Ok, I understand. Then I will set things to polish with raw Pacbio reads (~70x). The corrected reads have ~40x coverage.

On a previous test with Pacbio corrected reads I run 5 iterations. But actually the 2nd one seems to be the best (better BUSCO and less missasemblies when comparing to a close reference). I think you recommend 3 for long-read polishing, right?

Thank you very much, Fernando

On Thu, 15 Oct 2020 at 15:15, Hu Jiang notifications@github.com wrote:

Hi, in generally, I do not recommend polishing using error-corrected reads, just use raw reads. The error-corrected reads may contain some bias errors (induced by error correction step). BTW, ~30-40x reads are not enough if you want to get a high accuracy assembly. I also dot not recommend polishing using single end reads, because of random mapping in high repeat regions for single end reads.

— You are receiving this because you authored the thread. Reply to this email directly, view it on GitHub https://github.com/Nextomics/NextPolish/issues/54#issuecomment-709316603, or unsubscribe https://github.com/notifications/unsubscribe-auth/AB34KVOLYLLZMJ6KSEGMJGDSK3YWBANCNFSM4SR3RWUQ .

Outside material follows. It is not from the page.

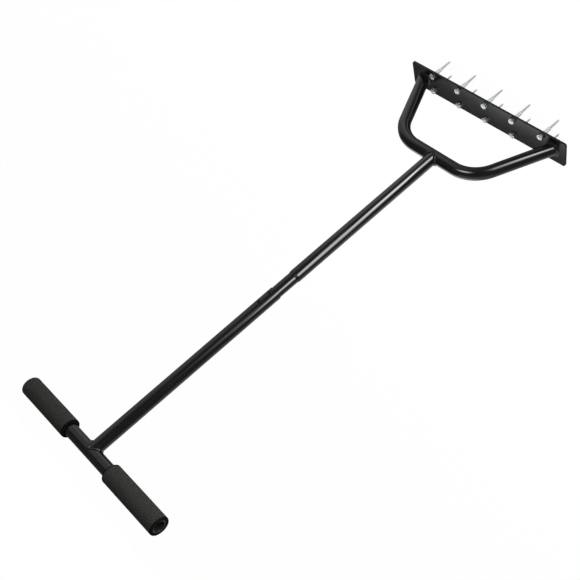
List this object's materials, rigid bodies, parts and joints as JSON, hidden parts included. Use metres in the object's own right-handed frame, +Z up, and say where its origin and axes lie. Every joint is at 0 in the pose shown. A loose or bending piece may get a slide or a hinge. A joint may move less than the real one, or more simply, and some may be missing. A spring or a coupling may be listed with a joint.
{
  "type": "lawn aerator fork",
  "caption": "Upright T-handled lawn aerator fork: foam grips, two-part tube shaft joined by snap buttons, bent yoke, and a flat foot plate carrying two rows of nutted spikes.",
  "frame": {"origin": "on the plane of the spike tips, under the shaft's axis, at the middle of the foot plate", "axes": "+Z up along the shaft to the handle; +X along the foot plate and the handle bar; +Y across the plate, to the side that the snap buttons look out of"},
  "size_m": [0.3376, 0.05, 0.9136],
  "materials": {
    "gloss_black": "gloss black powder coat on steel tube",
    "satin_black": "satin black powder coat on flat steel bar",
    "black_foam": "matte closed-cell foam",
    "black_plastic": "moulded black plastic",
    "black_steel": "black-coated pressed steel",
    "spring_steel": "bare spring steel strip",
    "zinc": "bright zinc plate with a bluish cast"
  },
  "bodies": {
    "frame": {"handle_bar": "gloss_black", "handle_weld": "gloss_black", "upper_shaft": "gloss_black", "lower_shaft": "gloss_black", "yoke": "gloss_black", "yoke_weld": "gloss_black", "left_foot_weld": "gloss_black", "right_foot_weld": "gloss_black", "spike_plate": "satin_black", "left_grip": "black_foam", "right_grip": "black_foam", "left_end_plug": "black_plastic", "right_end_plug": "black_plastic", "button_spring": "spring_steel", "front_spike_1": "zinc", "front_nut_1": "zinc", "front_spike_2": "zinc", "front_nut_2": "zinc", "front_spike_3": "zinc", "front_nut_3": "zinc", "front_spike_4": "zinc", "front_nut_4": "zinc", "front_spike_5": "zinc", "front_nut_5": "zinc", "back_spike_1": "zinc", "back_nut_1": "zinc", "back_spike_2": "zinc", "back_nut_2": "zinc", "back_spike_3": "zinc", "back_nut_3": "zinc", "back_spike_4": "zinc", "back_nut_4": "zinc", "back_spike_5": "zinc", "back_nut_5": "zinc"},
    "lower_button": {"lower_snap_button": "black_steel"},
    "upper_button": {"upper_snap_button": "black_steel"}
  },
  "joints": [
    {"name": "lower_button_press", "type": "slide", "parent": "frame", "child": "lower_button", "axis": [0, -1, 0], "range_m": [0, 0.003], "stiffness_N_per_m": 1500, "springref_m": -0.004, "deforming": ["button_spring"]},
    {"name": "upper_button_press", "type": "slide", "parent": "frame", "child": "upper_button", "axis": [0, -1, 0], "range_m": [0, 0.003], "stiffness_N_per_m": 1500, "springref_m": -0.004, "deforming": ["button_spring"]}
  ]
}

moold commented 4 years ago

Hi, 2-3 iterations is ok, but the finally accuracy of an assembly is depending on short reads polishing.

Rob-murphys commented 4 years ago

@moold Hi, Do you mean do not do any form of cleaning on the raw reads, such as with bbtools before using in next polish here?

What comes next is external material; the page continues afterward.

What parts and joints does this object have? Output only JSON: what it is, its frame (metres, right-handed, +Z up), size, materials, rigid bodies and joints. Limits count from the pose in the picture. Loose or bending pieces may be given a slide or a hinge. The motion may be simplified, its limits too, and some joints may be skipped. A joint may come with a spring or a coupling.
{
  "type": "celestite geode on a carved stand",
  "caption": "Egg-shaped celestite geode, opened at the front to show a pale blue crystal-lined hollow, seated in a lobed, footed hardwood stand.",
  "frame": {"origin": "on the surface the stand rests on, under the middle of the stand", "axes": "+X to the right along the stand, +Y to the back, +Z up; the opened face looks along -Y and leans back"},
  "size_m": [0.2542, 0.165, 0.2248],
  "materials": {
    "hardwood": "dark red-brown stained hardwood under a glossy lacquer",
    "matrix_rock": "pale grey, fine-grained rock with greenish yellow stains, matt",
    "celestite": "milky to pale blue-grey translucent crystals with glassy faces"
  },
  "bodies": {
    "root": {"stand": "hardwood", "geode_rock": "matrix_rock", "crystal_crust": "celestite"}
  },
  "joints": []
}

moold commented 4 years ago

Not exactly, I mean, if you want to get a high-accuracy genome, whether you polished it using long reads or not, you should polish the genome using short reads in the last step. It is difficult to produce a high-accuracy genome using long noise reads only. Of course, it's better to do some cleaning on the short raw reads to remove some low QV reads.